I don't use too many acronyms when writing. I always assume that some people won't know what they mean so I usually spell them out. That is the part of me that is always trying to be helpful I guess.
You hate rollercoasters? I like them.... Except Shivering Timbers. THAT one freaked me the hell out!!
The do make my stomach upset now that I am not a teenager anymore. But I still like them.
Um...So, definition of Irony:
"My friend has OCD and she asks me all the time how I deal with her." That is too funny.
Tempers flare. Some are less volatile than others. Me? I'm not so good at holding my tongue either. But Lexapro helps tremendously. Speaking of...I need to refill that puppy.
I am not so good like you, I am quite emotional and when people around me start losing it, at first I am calm, but then I can't help getting involved as well and losing my temper, especially if provoked. But then I am italian, so maybe I am supposed to be quite emotional and temperamental!

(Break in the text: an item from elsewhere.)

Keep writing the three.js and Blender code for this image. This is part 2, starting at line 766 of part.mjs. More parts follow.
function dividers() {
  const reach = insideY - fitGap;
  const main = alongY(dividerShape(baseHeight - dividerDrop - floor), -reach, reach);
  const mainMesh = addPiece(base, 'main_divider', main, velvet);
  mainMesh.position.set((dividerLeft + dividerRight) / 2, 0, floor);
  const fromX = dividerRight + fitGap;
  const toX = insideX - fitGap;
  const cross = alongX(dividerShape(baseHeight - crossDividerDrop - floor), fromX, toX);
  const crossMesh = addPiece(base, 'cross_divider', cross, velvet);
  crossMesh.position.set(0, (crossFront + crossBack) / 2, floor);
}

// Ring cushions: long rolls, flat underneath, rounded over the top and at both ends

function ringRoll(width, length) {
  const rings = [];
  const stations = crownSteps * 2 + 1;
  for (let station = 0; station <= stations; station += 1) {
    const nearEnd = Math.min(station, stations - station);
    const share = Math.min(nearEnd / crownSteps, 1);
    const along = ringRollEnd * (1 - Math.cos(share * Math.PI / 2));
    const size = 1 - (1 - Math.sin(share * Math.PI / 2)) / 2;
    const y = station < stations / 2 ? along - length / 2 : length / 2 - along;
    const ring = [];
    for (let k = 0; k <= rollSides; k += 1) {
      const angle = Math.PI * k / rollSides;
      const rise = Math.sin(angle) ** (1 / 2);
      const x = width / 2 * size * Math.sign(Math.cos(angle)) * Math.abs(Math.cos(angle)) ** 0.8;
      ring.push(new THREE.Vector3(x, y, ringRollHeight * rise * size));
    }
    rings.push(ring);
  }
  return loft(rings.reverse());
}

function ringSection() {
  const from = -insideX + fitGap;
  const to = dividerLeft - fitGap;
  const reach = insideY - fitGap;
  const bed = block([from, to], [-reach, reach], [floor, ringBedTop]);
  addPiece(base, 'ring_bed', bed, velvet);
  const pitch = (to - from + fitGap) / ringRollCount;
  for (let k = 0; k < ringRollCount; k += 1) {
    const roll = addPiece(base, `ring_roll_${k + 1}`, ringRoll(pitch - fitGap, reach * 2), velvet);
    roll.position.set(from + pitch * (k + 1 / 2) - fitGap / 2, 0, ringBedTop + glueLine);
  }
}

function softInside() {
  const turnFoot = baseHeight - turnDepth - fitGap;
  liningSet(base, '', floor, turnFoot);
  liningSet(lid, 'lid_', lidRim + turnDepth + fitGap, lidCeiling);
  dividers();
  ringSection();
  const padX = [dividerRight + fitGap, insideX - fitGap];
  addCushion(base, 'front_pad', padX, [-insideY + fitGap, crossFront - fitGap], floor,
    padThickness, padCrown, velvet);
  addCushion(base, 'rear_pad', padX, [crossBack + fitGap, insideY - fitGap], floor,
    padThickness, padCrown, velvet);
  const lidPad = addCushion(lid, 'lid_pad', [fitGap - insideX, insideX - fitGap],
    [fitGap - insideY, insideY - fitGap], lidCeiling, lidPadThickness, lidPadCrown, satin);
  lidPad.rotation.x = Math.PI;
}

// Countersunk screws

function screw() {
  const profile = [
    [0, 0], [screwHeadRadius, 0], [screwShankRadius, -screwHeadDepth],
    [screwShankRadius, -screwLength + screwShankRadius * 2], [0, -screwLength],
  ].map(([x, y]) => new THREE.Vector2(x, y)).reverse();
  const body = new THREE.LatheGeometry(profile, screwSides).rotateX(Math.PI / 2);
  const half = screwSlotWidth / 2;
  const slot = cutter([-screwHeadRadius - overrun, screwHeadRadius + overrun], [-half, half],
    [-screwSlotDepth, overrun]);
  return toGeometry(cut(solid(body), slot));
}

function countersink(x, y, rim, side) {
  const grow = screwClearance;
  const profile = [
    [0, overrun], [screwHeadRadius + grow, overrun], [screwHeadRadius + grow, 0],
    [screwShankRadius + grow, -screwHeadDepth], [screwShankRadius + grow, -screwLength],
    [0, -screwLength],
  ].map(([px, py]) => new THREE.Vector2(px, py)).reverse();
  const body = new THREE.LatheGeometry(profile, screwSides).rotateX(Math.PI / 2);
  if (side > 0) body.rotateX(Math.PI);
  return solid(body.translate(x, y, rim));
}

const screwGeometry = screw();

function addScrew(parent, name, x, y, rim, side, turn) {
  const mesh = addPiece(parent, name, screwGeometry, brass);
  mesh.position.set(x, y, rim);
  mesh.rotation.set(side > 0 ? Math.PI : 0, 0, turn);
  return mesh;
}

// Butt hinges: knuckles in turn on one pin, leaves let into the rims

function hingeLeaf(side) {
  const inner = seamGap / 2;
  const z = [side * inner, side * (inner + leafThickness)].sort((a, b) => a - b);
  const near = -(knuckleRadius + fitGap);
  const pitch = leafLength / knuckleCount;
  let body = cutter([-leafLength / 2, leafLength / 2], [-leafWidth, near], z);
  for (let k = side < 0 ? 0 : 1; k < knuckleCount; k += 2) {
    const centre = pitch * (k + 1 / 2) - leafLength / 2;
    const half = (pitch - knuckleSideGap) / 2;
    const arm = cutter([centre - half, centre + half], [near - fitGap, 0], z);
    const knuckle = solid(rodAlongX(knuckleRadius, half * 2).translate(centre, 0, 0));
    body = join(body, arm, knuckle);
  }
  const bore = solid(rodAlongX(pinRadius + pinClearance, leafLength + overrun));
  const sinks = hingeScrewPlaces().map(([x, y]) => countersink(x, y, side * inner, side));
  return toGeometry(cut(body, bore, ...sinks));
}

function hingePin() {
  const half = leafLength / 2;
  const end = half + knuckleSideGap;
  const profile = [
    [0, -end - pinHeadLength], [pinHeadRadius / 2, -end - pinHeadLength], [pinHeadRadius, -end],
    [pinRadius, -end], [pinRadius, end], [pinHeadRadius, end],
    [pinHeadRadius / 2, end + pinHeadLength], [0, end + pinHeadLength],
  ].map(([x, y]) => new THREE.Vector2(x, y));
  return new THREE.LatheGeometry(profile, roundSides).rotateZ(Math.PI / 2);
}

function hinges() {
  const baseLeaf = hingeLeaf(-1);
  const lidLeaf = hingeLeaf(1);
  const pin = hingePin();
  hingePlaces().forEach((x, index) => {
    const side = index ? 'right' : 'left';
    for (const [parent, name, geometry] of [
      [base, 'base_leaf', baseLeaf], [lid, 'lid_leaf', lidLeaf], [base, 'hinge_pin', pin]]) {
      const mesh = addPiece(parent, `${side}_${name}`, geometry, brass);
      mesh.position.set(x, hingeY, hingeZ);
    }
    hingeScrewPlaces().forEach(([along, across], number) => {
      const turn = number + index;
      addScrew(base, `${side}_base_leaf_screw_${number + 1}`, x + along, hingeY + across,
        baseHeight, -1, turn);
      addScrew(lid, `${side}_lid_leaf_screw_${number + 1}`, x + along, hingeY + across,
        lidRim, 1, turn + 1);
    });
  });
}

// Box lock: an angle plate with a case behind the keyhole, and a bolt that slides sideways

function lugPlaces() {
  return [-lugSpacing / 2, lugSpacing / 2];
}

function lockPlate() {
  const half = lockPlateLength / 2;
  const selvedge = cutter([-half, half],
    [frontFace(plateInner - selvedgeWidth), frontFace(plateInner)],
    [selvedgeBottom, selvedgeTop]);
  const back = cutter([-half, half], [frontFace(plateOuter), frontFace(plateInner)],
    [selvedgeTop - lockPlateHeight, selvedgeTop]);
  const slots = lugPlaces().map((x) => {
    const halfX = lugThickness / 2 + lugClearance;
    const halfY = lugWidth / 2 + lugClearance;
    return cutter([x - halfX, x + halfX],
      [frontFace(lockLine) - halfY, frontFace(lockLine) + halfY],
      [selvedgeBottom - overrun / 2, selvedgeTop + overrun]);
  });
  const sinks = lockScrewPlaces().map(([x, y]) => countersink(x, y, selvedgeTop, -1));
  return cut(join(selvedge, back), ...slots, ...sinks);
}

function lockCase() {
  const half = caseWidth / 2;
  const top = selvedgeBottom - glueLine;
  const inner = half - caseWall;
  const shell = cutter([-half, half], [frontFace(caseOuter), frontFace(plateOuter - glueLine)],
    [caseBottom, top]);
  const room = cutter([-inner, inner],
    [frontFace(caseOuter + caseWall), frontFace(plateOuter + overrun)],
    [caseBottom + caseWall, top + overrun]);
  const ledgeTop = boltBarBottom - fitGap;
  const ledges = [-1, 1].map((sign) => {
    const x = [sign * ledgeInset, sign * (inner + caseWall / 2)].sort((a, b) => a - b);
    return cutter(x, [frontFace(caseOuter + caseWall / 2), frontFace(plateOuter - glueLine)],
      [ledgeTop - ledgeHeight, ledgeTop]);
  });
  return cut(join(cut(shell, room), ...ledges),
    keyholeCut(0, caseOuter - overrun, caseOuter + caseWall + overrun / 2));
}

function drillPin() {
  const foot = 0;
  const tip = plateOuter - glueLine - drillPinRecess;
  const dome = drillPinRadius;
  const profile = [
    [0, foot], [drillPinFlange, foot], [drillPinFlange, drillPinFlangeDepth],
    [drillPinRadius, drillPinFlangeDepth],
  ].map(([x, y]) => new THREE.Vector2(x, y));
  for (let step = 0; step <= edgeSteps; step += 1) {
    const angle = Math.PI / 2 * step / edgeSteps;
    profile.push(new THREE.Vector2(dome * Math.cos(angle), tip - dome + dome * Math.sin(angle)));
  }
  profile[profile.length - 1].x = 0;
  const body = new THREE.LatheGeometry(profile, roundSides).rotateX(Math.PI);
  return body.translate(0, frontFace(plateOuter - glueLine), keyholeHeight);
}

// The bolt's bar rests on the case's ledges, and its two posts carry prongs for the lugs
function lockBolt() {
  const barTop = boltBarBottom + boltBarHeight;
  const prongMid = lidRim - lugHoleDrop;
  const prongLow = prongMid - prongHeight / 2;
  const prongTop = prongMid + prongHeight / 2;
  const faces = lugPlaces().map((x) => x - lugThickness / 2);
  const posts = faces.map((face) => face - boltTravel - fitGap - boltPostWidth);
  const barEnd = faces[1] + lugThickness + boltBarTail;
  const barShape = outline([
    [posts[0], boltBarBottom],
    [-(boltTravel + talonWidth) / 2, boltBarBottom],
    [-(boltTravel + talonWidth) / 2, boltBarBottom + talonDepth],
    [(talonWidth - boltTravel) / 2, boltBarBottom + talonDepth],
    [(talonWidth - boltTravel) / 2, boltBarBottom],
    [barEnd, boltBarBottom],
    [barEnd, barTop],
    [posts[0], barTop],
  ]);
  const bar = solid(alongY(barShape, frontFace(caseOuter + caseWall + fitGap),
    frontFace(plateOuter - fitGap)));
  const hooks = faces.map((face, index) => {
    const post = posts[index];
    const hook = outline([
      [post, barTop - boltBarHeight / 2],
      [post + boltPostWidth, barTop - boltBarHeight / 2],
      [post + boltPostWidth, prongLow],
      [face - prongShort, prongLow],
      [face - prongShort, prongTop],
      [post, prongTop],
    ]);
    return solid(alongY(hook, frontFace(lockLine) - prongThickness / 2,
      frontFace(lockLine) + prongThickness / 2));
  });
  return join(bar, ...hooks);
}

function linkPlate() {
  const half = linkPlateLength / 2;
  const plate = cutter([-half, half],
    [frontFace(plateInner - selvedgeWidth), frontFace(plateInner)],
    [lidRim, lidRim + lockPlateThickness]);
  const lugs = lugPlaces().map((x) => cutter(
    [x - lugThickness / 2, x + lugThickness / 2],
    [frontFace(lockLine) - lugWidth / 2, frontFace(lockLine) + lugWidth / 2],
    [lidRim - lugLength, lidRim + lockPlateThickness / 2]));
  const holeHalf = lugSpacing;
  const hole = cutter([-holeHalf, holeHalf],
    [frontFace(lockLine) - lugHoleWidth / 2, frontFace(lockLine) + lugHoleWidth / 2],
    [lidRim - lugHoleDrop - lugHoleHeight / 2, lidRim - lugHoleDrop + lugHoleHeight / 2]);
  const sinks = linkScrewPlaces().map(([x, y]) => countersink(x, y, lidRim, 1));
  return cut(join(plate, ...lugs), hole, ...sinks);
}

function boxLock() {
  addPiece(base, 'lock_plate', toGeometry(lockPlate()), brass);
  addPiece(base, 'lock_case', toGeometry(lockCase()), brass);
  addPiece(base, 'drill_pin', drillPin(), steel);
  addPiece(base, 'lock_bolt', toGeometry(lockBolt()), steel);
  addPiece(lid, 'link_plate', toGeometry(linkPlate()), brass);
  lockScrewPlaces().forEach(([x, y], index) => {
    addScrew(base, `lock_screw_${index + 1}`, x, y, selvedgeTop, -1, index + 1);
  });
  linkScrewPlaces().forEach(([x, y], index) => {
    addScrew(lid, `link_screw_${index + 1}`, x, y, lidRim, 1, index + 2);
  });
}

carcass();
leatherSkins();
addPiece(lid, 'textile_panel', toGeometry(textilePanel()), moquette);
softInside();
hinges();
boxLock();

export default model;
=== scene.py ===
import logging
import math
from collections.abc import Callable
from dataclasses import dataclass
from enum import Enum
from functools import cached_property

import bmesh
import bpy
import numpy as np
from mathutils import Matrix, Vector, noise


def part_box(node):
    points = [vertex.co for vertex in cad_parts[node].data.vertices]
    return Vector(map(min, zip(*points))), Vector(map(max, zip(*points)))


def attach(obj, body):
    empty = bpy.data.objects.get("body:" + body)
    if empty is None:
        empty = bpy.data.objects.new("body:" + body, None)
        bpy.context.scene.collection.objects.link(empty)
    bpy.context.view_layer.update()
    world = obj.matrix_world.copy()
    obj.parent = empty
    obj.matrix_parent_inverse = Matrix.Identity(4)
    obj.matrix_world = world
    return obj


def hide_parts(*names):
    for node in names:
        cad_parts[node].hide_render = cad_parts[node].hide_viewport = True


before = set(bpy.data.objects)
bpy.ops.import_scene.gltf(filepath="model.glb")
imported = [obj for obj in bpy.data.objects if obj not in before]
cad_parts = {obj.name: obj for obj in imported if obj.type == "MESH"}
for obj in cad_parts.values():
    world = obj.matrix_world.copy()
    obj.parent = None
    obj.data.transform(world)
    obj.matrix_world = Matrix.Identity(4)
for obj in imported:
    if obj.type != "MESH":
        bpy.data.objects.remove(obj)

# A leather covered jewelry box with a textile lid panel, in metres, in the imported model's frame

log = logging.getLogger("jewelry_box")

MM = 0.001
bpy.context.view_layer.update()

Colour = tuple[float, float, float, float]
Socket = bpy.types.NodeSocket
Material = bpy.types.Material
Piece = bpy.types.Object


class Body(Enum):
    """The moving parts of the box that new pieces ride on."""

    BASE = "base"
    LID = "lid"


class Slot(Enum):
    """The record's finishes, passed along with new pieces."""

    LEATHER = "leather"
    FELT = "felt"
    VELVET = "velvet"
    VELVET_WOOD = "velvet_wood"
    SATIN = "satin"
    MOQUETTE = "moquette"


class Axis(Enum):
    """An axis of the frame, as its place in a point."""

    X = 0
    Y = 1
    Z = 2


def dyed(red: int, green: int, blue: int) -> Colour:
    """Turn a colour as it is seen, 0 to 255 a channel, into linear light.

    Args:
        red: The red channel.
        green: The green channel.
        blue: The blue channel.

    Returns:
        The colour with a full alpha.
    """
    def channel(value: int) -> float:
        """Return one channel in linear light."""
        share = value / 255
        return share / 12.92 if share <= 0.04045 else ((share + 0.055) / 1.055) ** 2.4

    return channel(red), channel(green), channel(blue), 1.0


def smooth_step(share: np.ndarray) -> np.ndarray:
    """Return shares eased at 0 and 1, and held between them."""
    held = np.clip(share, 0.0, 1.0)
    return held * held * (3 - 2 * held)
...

Velvet ~ I used to be on anti-depressants but am no longer on them. Sometimes I wonder if I need to go back on them but then the blues pass and I am OK.
Erica ~ I can lose my temper if I am provoked. My problem is that when I get angry I cry and then no one can understand what I am yelling.
If I get upset or angry I have to calm down, work it out in my own head and then calmly talk to the person that I am upset with.
I just don't get really upset that often.
Irritated- yes. Angry - Not so much.
I can attest to the fact that you are VERY empathetic and VERY caring. You have offered me an ear and a shoulder many times. And you don't yell at me when I use all your soap. Dang OCD!